La vivencia estética asume así un papel especialmente relevante: es «la forma esencial de la vivencia en general». La obra de arte permite una vivencia del sujeto que de nuevo revertirá al ‘todo’ que es su vida; permite alcanzar una plenitud de significado que revertirá en lo que se irá constituyendo como el ‘sentido de la vida’. Es por ello que cada vez se ha ido dando más peso al arte vivencial, el cual se ha ido considerando paulatinamente como el arte auténtico. Ahora bien: ¿cómo saber que ese arte vivencial elude el riesgo subjetivista que nos invitaría a hablar de una estética relativista?

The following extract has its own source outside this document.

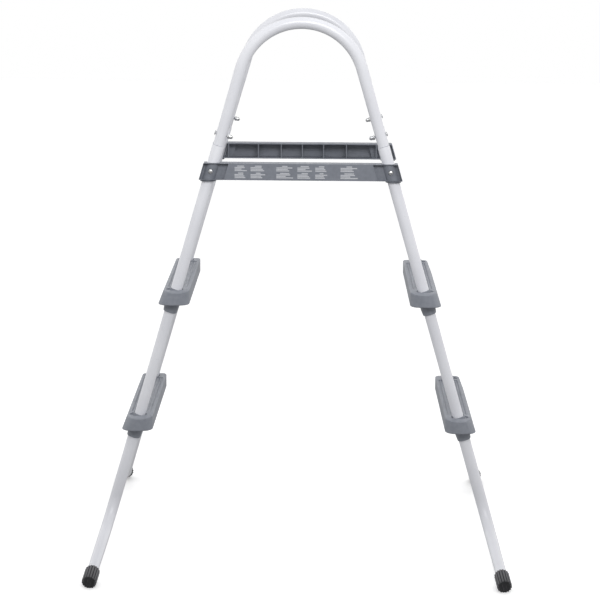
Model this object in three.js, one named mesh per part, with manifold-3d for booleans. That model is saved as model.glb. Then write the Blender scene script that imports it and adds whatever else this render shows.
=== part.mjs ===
// A-frame ladder for an above-ground pool with an 84 cm wall.
// Millimetres, +Z up. X is the spread of the A, Y is the length of the steps.
// The origin is on the floor, under the middle of the ladder.
import * as THREE from "three";
import { mergeVertices } from "three/addons/utils/BufferGeometryUtils.js";
import Module from "manifold-3d";

const wasm = await Module();
wasm.setup();

// ---------------------------------------------------------------- driving dimensions
const GAP = 0.3;                 // clearance between touching pieces

// tubes and side frames
const TUBE_R = 12.7;             // 1 inch tube
const TUBE_BORE_R = 11.4;
const SPIGOT_R = 10.8;           // swaged end that slides into the next tube
const SPIGOT_BORE_R = 9.6;
const SPIGOT_LENGTH = 46;
const SWAGE_LENGTH = 2;
const FRAME_SPACING = 370;       // centre to centre of the two side frames
const LEG_TILT = THREE.MathUtils.degToRad(16.2);
const FLOOR_HALF_SPREAD = 442;   // leg axis to the middle, at floor level
const OVERALL_HEIGHT = 1187;
const HANDRAIL_SEAM_Z = 913;
const J_LEG_SEAM_Z = 280;        // hidden in the socket of the lower step
const TUBE_SIDES = 16;
const HANDRAIL_ARC_STEPS = 10;

// feet
const FOOT_BEND = THREE.MathUtils.degToRad(74);
const FOOT_BEND_RADIUS = 80;
const FOOT_BEND_STEPS = 6;
const FOOT_REACH = 240;          // leg plane to the end of the foot cap
const CAP_R = 15.75;
const CAP_LENGTH = 44;
const CAP_END_WALL = 5;
const CAP_CHAMFER = 2.5;
const CAP_FLAT_DEPTH = 1.5;       // how far the ground flat cuts into the round cap
const CAP_SIDES = 24;

// steps
const STEP_TOPS = { lower: 320, upper: 600 };
const STEP_LENGTH = 440;
const STEP_HEIGHT = 31;
const STEP_INNER = 29;           // tube axis to the inner face, at the tread
const STEP_OUTER_TOP = 27;
const STEP_OUTER_BOTTOM = 39;
const STEP_CORNER = 14;          // plan radius of the upright corners
const STEP_END_BULGE = 10;       // how far the middle of an end stands out
const STEP_END_DROP = 2.5;       // how far the tread falls off over an end
const STEP_END_FALL = 22;        // length over which it falls
const STEP_CORNER_STEPS = 4;
const STEP_WALL = 2.5;
const STEP_RIB = 2;
const STEP_RIB_PITCH = 100;
const FLANGE_R = 18.3;           // upright flange round the tube, under the step
const FLANGE_DEPTH = 3.4;
const SLEEVE_R = 16.2;           // sleeve on the tube, which goes on below the flange
const SLEEVE_TIP_R = 14.7;
const SLEEVE_DROP = 20;
const OPENING_R = 15.5;          // sunk slot round the leg, drawn out to the climbing side
const OPENING_NEAR = 0.9;        // centres of its two round ends
const OPENING_FAR = 6.5;
const OPENING_DEPTH = 3.4;
const OPENING_WALL = 1.6;
const COLLAR_R = 14.4;           // collar that hugs the tube in the slot
const COLLAR_RISE = 0.6;         // above the tread
const BOLT_BLOCK = 17;           // width and height of the block that the step bolt crosses
const STEP_BOLT_DEPTH = 15;      // below the tread
const STEP_BOLT_SEAT = 21;       // tube axis to the face under the bolt head
const STEP_NUT_SEAT = 20;

// top brackets
const BRACKET_BOTTOM_Z = 841;
const BRACKET_HEIGHT = 36;
const BRACKET_FRONT = 19;        // tube plane to the outer face
const BRACKET_BACK = 13;         // tube plane to the open inner edge
const BRACKET_WALL = 2.5;
const BRACKET_END_MARGIN = 20.5; // tube axis to the slanted end
const RECESS_MARGIN = 33;        // tube axis to the inner side of the end recess
const RECESS_FRONT = 9;          // tube plane to the face of the recess
const RECESS_LIP = 1.2;          // rim that closes the recess above, below and at the end
const SADDLE_R = 16.2;
const SADDLE_LIP = 4;            // length of the saddle below the bracket
const RIB_X = [0, 49, 102, 171];

// fasteners, M6
const SHANK_R = 3;
const BOLT_HOLE_R = 3.3;
const HEAD_R = 5.4;
const HEAD_HEIGHT = 3.4;
const COUNTERBORE_R = 6.8;
const NUT_ROOM_R = 6.1;
const HANDRAIL_BOLT_Z = 937;
const HEX_R = 10 / 2 / Math.cos(Math.PI / 6);
const NUT_HEIGHT = 5;
const CAP_NUT_DOME_R = 4.7;
const CAP_NUT_BORE_DEPTH = 9;
const BOLT_SIDES = 8;

// ---------------------------------------------------------------- materials
function paintedTube() {
  return new THREE.MeshStandardMaterial({ color: 0xdddee3, roughness: 0.35, metalness: 0.1 });
}

function greyPlastic() {
  return new THREE.MeshStandardMaterial({ color: 0x7b7f88, roughness: 0.55, metalness: 0 });
}

function blackRubber() {
  return new THREE.MeshStandardMaterial({ color: 0x343438, roughness: 0.8, metalness: 0 });
}

function zincSteel() {
  return new THREE.MeshStandardMaterial({ color: 0xc9ced2, roughness: 0.25, metalness: 1 });
}

// ---------------------------------------------------------------- solids
function solid(geometry) {
  const bare = geometry.clone();
  bare.deleteAttribute("normal");
  bare.deleteAttribute("uv");
  const merged = mergeVertices(bare, 1e-4);
  return new wasm.Manifold(new wasm.Mesh({
    numProp: 3,
    vertProperties: new Float32Array(merged.attributes.position.array),
    triVerts: new Uint32Array(merged.index.array),
  }));
}

function geometryOf(body) {
  const mesh = body.getMesh();
  const geometry = new THREE.BufferGeometry();
  geometry.setAttribute("position", new THREE.BufferAttribute(mesh.vertProperties, 3));
  geometry.setIndex(new THREE.BufferAttribute(mesh.triVerts, 1));
  geometry.computeVertexNormals();
  return geometry;
}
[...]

Para apelar a los límites del arte vivencial Gadamer apela a la diferencia entre el símbolo y la alegoría. Recordemos que se había producido un desplazamiento del gusto al genio, de la naturaleza (no debemos caer aquí en una consideración de la naturaleza simplista, sino que en Kant es algo mucho más profundo) a lo artístico… del símbolo ¿a la alegoría?

Gadamer entiende al símbolo y a la alegoría como dos conceptos cercanos aunque distintos: el primero muestra aquello que significa su propio ser (aquello cuyo significado se encuentra en su propio ser) mientras que la alegoría no. El símbolo es aquello que en su puro manifestarse remite más allá de sí mismo; la alegoría, en cambio, precisa de un logos (referencia significativa), de una interpretación para que se dé esa remisión. En el símbolo resuena un trasfondo metafísico que permanece ausente en la alegoría; el símbolo «presupone un nexo metafísico entre lo visible y lo invisible», mientras que en la alegoría «surge esta unidad significativa apuntando más allá de sí mismo hacia algo distinto». La pregunta que surge es inmediata: ¿cuál de los dos conceptos es más aplicable a la obra de arte?

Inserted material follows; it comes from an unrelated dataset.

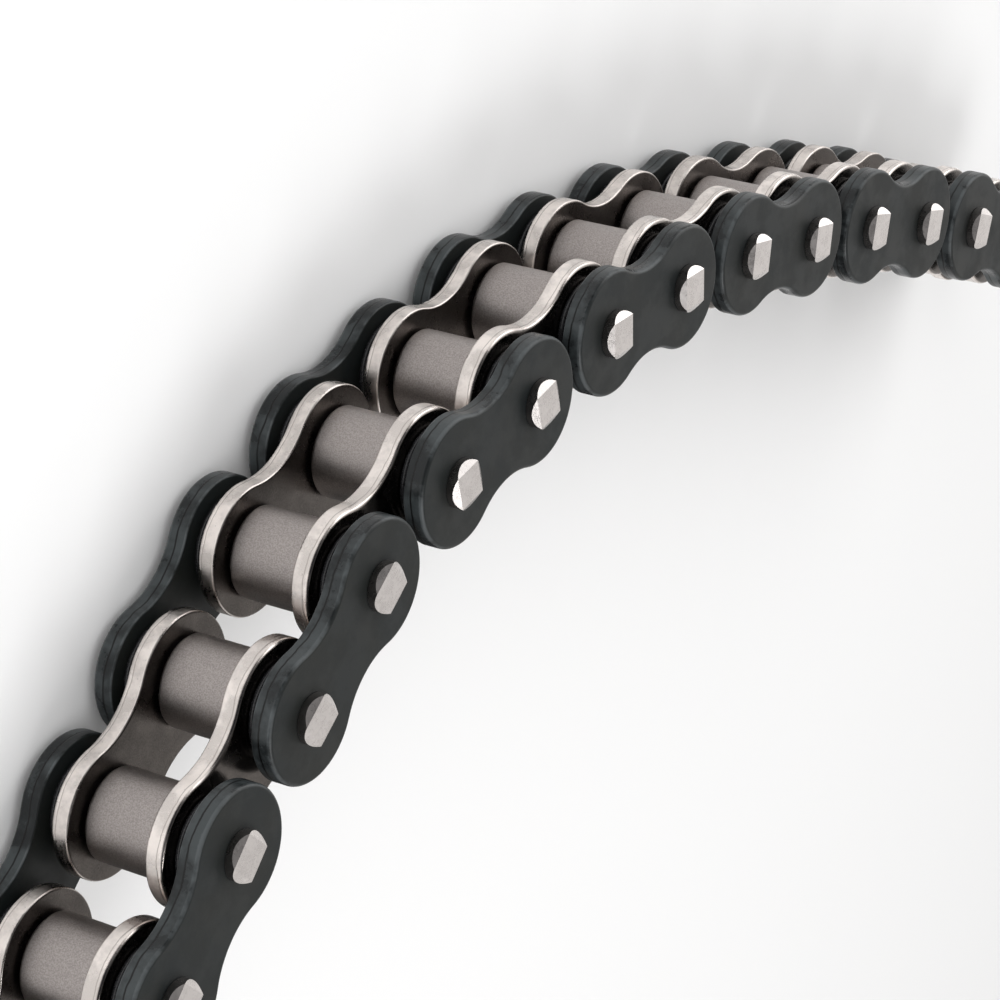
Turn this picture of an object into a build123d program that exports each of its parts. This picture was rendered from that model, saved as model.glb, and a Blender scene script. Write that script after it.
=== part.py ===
from build123d import *

import os
from math import atan, cos, radians, sin

# Sealed roller chain: a strand of fifteen links, laid on its side in the arch that it
# takes as it comes round a sprocket and runs off straight.
#
# Every pin is parallel to Z. The strand runs from its lower left end, up and over,
# to its right end, where the last link points along +X. Stations are the points
# where two links meet. There is one pin, one bush and one roller on each, and the
# bushes of the first and the last station stand empty for a connecting link.

# ---- driving dimensions, mm ----------------------------------------------------

PITCH = 15.875                # station to station
LINK_COUNT = 15               # odd, so both ends of the strand are inner links

INNER_WIDTH = 9.7             # between the inner plates
INNER_PLATE_T = 2.2
OUTER_PLATE_T = 2.4
SEAL_GAP = 1.7                # between an inner plate and the outer plate beside it

INNER_LOBE_R = 7.25           # round ends of the inner plates
INNER_WAIST = 5.2             # half height of the inner plates at mid link
OUTER_LOBE_R = 7.25
OUTER_WAIST = 5.2
ROLLED_EDGE = 0.5             # rounding on the face that the stamping die rolled over
SHEARED_EDGE = 0.25           # rounding on the other face

PIN_D = 5.3
PIN_PROUD = 1.25              # pin end above the outer plate
STAKE_DROP = 0.48             # fall of the four staked facets, at the middle of each
STAKE_FLARE = 0.08            # the end spreads this much past the shank, on radius

BUSH_WALL = 0.95
BUSH_PROUD = 1.2              # bush end above the inner plate, inside the seal
ROLLER_D = 10.16
ROLLER_EDGE = 0.4             # rounding on the roller's ends

SEAL_R = 5.5                  # outside radius of the seal ring
SEAL_LOBE_R = 0.36            # radius of each of the four lobes of its section

# ---- named clearances, mm ------------------------------------------------------

PIN_RUN = 0.05                # pin in bush, on radius
ROLLER_RUN = 0.06             # bush in roller, on radius
ROLLER_SIDE = 0.3             # roller end to inner plate
SEAL_BORE_RUN = 0.10          # seal round the bush, on radius
SEAL_FACE_RUN = 0.05          # seal to the outer plate

BREAK = 0.2                   # small chamfer on turned ends

# Turn of the strand at each station between two links, in degrees clockwise. The
# links don't sit evenly, so neighbouring joints differ by a few degrees.
REST_TURNS = [7, 8, 0, 15, 9, 3, 9, 5, 6, 2, 3, 4, 3, 2]

# ---- sizes that follow ---------------------------------------------------------

BUSH_BORE_R = PIN_D / 2 + PIN_RUN
BUSH_R = BUSH_BORE_R + BUSH_WALL
ROLLER_BORE_R = BUSH_R + ROLLER_RUN
PIN_LENGTH = INNER_WIDTH + 2 * (INNER_PLATE_T + SEAL_GAP + OUTER_PLATE_T + PIN_PROUD)
MID = PIN_LENGTH / 2          # height of the strand's middle plane

# Heights above the middle plane, from the inside out.
INNER_PLATE_IN = INNER_WIDTH / 2
INNER_PLATE_OUT = INNER_PLATE_IN + INNER_PLATE_T
OUTER_PLATE_IN = INNER_PLATE_OUT + SEAL_GAP
OUTER_PLATE_OUT = OUTER_PLATE_IN + OUTER_PLATE_T


def station_places():
    """Centres of the stations in the XY plane, with the box of the strand at the origin."""
    heading = sum(REST_TURNS)
    places = [(0.0, 0.0)]
    for link in range(LINK_COUNT):
        x, y = places[-1]
        places.append((x + PITCH * cos(radians(heading)), y + PITCH * sin(radians(heading))))
        if link < len(REST_TURNS):
            heading -= REST_TURNS[link]
    xs = [x for x, y in places]
    ys = [y for x, y in places]
    mid_x = (min(xs) + max(xs)) / 2
    mid_y = (min(ys) + max(ys)) / 2
    return [(x - mid_x, y - mid_y) for x, y in places]


STATIONS = station_places()


def link_plane(link):
    """Middle plane of one link: origin midway between its two stations, X along it."""
    x0, y0 = STATIONS[link]
    x1, y1 = STATIONS[link + 1]
    return Plane(
        origin=((x0 + x1) / 2, (y0 + y1) / 2, MID),
        x_dir=(x1 - x0, y1 - y0, 0),
        z_dir=(0, 0, 1),
    )


def station_plane(link, end):
    """Middle plane of one end of a link, with X along the link."""
    middle = link_plane(link)
    side = 1 if end else -1
    return Plane(
        origin=middle.from_local_coords((side * PITCH / 2, 0, 0)),
        x_dir=middle.x_dir,
        z_dir=(0, 0, 1),
    )


def make_plates(link, lobe_r, waist, hole_r, low, thickness):
    """The two plates of a link: waisted blanks with two holes and rounded edges."""
    half = PITCH / 2
    waist_r = (half**2 + waist**2 - lobe_r**2) / (2 * (lobe_r - waist))
    share = lobe_r / (lobe_r + waist_r)
    join_x = half * (1 - share)
    join_y = (waist + waist_r) * share
    middle = link_plane(link)
    solids = []
    for side in (1, -1):
        face = middle.offset(low) if side > 0 else middle.offset(-low - thickness)
        with BuildPart() as plate:
            with BuildSketch(face):
                with BuildLine():
                    ThreePointArc((-join_x, join_y), (0, waist), (join_x, join_y))
                    ThreePointArc((join_x, join_y), (half + lobe_r, 0), (join_x, -join_y))
                    ThreePointArc((join_x, -join_y), (0, -waist), (-join_x, -join_y))
                    ThreePointArc((-join_x, -join_y), (-half - lobe_r, 0), (-join_x, join_y))
                make_face()
            extrude(amount=thickness)
            ends = plate.faces().filter_by(Axis.Z).sort_by(Axis.Z)
            outer_rim = ends[-1 if side > 0 else 0].edges()
            inner_rim = ends[0 if side > 0 else -1].edges()
            fillet(outer_rim, radius=ROLLED_EDGE)
            fillet(inner_rim, radius=SHEARED_EDGE)
            with Locations(face.offset(thickness)):
                with GridLocations(PITCH, 0, 2, 1):
                    Hole(radius=hole_r, depth=2 * thickness)
        solids.append(plate.part)
    return solids


def make_pin(link, end):
    """A pin with staked ends: a square flat, whose corners reach the rim, and four facets round it."""
    middle = station_plane(link, end)
    shank_r = PIN_D / 2
    head_r = shank_r + STAKE_FLARE
    neck = OUTER_PLATE_OUT + STAKE_FLARE
    top = PIN_LENGTH / 2
    flat = head_r * cos(radians(45))
    tilt = atan(STAKE_DROP / (head_r - flat))
    profile = Plane(origin=middle.origin, x_dir=middle.x_dir, z_dir=-middle.y_dir)
    with BuildPart() as pin:
        with BuildSketch(profile):
            with BuildLine():
                Polyline(
                    (0, -top),
                    (head_r, -top),
                    (head_r, -neck),
                    (shank_r, -OUTER_PLATE_OUT),
                    (shank_r, OUTER_PLATE_OUT),
                    (head_r, neck),
                    (head_r, top),
                    (0, top),
                    close=True,
                )
            make_face()
        revolve(axis=Axis(middle.origin, (0, 0, 1)))
        for side in (1, -1):
            for angle in (0, 90, 180, 270):
                across = middle.x_dir * cos(radians(angle)) + middle.y_dir * sin(radians(angle))
                normal = across * sin(tilt) + Vector(0, 0, side * cos(tilt))
                brow = middle.origin + across * flat + Vector(0, 0, side * top)
                split(bisect_by=Plane(origin=brow, z_dir=normal), keep=Keep.BOTTOM)
    return pin.part


def make_bush(link, end):
    """A plain tube, pressed through both inner plates, with broken edges."""
    middle = station_plane(link, end)
    half = INNER_PLATE_OUT + BUSH_PROUD
    with BuildPart() as bush:
        with BuildSketch(middle.offset(-half)):
            Circle(BUSH_R)
            Circle(BUSH_BORE_R, mode=Mode.SUBTRACT)
        extrude(amount=2 * half)
        rims = bush.edges().filter_by(GeomType.CIRCLE).group_by(SortBy.RADIUS)[-1]
        chamfer(rims, length=BREAK)
    return bush.part


def make_roller(link, end):
    """A turned tube that spins on its bush, between the inner plates."""
    middle = station_plane(link, end)
    half = INNER_WIDTH / 2 - ROLLER_SIDE
    with BuildPart() as roller:
        with BuildSketch(middle.offset(-half)):
            Circle(ROLLER_D / 2)
            Circle(ROLLER_BORE_R, mode=Mode.SUBTRACT)
        extrude(amount=2 * half)
        rims = roller.edges().filter_by(GeomType.CIRCLE).group_by(SortBy.RADIUS)[-1]
        fillet(rims, radius=ROLLER_EDGE)
    return roller.part


def make_seal(link, end, side):
    """A ring of four-lobed section that sits round the bush's end and fills the seal gap."""
    middle = station_plane(link, end)
    bore_r = BUSH_R + SEAL_BORE_RUN
    width = SEAL_GAP - SEAL_FACE_RUN
    low = INNER_PLATE_OUT if side > 0 else -INNER_PLATE_OUT - width
    profile = Plane(origin=middle.origin, x_dir=middle.x_dir, z_dir=-middle.y_dir)
    inner_x = bore_r + SEAL_LOBE_R
    outer_x = SEAL_R - SEAL_LOBE_R
    low_y = low + SEAL_LOBE_R
    high_y = low + width - SEAL_LOBE_R
    with BuildPart() as seal:
        with BuildSketch(profile):
            with Locations(((inner_x + outer_x) / 2, (low_y + high_y) / 2)):
                Rectangle(outer_x - inner_x, high_y - low_y)
            with Locations((inner_x, low_y), (inner_x, high_y), (outer_x, low_y), (outer_x, high_y)):
                Circle(SEAL_LOBE_R)
        revolve(axis=Axis(middle.origin, (0, 0, 1)))
    return seal.part


def write_node(name, solids):
    """Write one node: a single piece, or a group of separate pieces."""
    node = solids[0] if len(solids) == 1 else Compound(children=solids)
    node.label = name
    export_step(node, f"parts/{name}.step")


def sealed_ends(link):
    """The ends of an inner link that a pin passes through."""
    return [end for end in (0, 1) if 0 < link + end < LINK_COUNT]


def write_inner_link(link):
    number = f"{link + 1:02d}"
    seals = [make_seal(link, end, side) for end in sealed_ends(link) for side in (1, -1)]
    plates = make_plates(link, INNER_LOBE_R, INNER_WAIST, BUSH_R, INNER_PLATE_IN, INNER_PLATE_T)
    write_node(f"inner_plates_{number}", plates)
    write_node(f"bushes_{number}", [make_bush(link, 0), make_bush(link, 1)])
    write_node(f"seals_{number}", seals)
    write_node(f"roller_{number}a", [make_roller(link, 0)])
    write_node(f"roller_{number}b", [make_roller(link, 1)])


def write_outer_link(link):
    number = f"{link + 1:02d}"
    plates = make_plates(link, OUTER_LOBE_R, OUTER_WAIST, PIN_D / 2, OUTER_PLATE_IN, OUTER_PLATE_T)
    write_node(f"outer_plates_{number}", plates)
    write_node(f"pins_{number}", [make_pin(link, 0), make_pin(link, 1)])


os.makedirs("parts", exist_ok=True)
for index in range(LINK_COUNT):
    if index % 2 == 0:
        write_inner_link(index)
    else:
        write_outer_link(index)
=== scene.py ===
from math import cos, radians, sin

import bpy
from mathutils import Matrix, Vector


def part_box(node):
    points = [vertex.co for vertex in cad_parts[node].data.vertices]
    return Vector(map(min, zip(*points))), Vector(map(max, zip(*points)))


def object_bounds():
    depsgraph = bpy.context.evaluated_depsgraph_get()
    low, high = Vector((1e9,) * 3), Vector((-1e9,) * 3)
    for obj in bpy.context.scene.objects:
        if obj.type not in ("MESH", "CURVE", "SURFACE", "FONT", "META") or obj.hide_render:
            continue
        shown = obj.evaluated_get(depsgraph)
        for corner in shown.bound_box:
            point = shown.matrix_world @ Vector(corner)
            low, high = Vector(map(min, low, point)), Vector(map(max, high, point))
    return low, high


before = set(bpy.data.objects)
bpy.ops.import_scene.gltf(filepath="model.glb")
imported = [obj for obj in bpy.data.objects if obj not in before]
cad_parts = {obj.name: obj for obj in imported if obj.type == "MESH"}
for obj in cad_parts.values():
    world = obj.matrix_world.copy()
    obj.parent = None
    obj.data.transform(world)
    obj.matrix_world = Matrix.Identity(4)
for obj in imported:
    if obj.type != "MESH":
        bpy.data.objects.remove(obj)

bl_info = {
    "name": "Sealed roller chain finishes",
    "version": (1, 0, 0),
    "blender": (4, 5, 0),
    "location": "View3D > Sidebar > Chain",
    "description": "Puts the finishes and the studio on a packed strand of sealed roller chain",
    "category": "Material",
}

CAD_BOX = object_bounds()
BOX_LOW = Vector(CAD_BOX[0])
BOX_HIGH = Vector(CAD_BOX[1])
BOX_MIDDLE = (BOX_LOW + BOX_HIGH) / 2

MM = 0.001

# Where blanking sheared a plate's rim and then broke it off, measured down from the plate's outer face.
OUTER_BREAK_DEPTH = 1.4 * MM
INNER_BREAK_DEPTH = 0.7 * MM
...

Schelling dirá que lo propio de la obra de arte es su carácter simbólico, de modo que «su significado esté en su manifestación misma, no que éste se introduzca en ella arbitrariamente»: lo que hace la obra de arte es ‘reunir lo que debe estar junto’, y eso es algo que no precisa de ninguna interpretación añadida o externa.  Pero claro, esta remisión no es algo obvio sino que puede dar lugar a error. La propia índole del símbolo en tanto que apunta más allá de su mismo carácter sensorial a otro tipo de realidad, propicia cierto carácter enigmático y cierta incertidumbre en su aprehensión.

Este auge de lo simbólico se dio en detrimento de lo alegórico: «en el momento en que la esencia del arte se apartó de todo vínculo dogmático y pudo definirse por la producción inconsciente del genio, la alegoría tenía que volverse estéticamente dudosa». La valoración de lo simbólico implicó paralelamente una pérdida de la estima por lo alegórico, porque en el símbolo se daba una unión que, aunque ciertamente indeterminada, dejaba cierto juego libre más difícil de establecer en la alegoría —a juicio de Gadamer—; y ello precisamente por su desprendimiento del ámbito conceptual, ámbito específicamente reservado para la alegoría o la conciencia mítica. Y si bien la obra de arte debe ser referencial, esta referencialidad no debe ser estrecha (dogmática) sino enigmática.

Todo esto, como podemos comprobar, supuso un cambio en los paradigmas estéticos. Ya no en referencia a los cambios del gusto o de la valoración estética, sino sobre la propia conciencia estética o por su definición como tal, y con ella sobre la misma obra de arte. Lo que nos lleva a la inevitable cuestión de su valor: ¿aporta la obra artística algún tipo de verdad?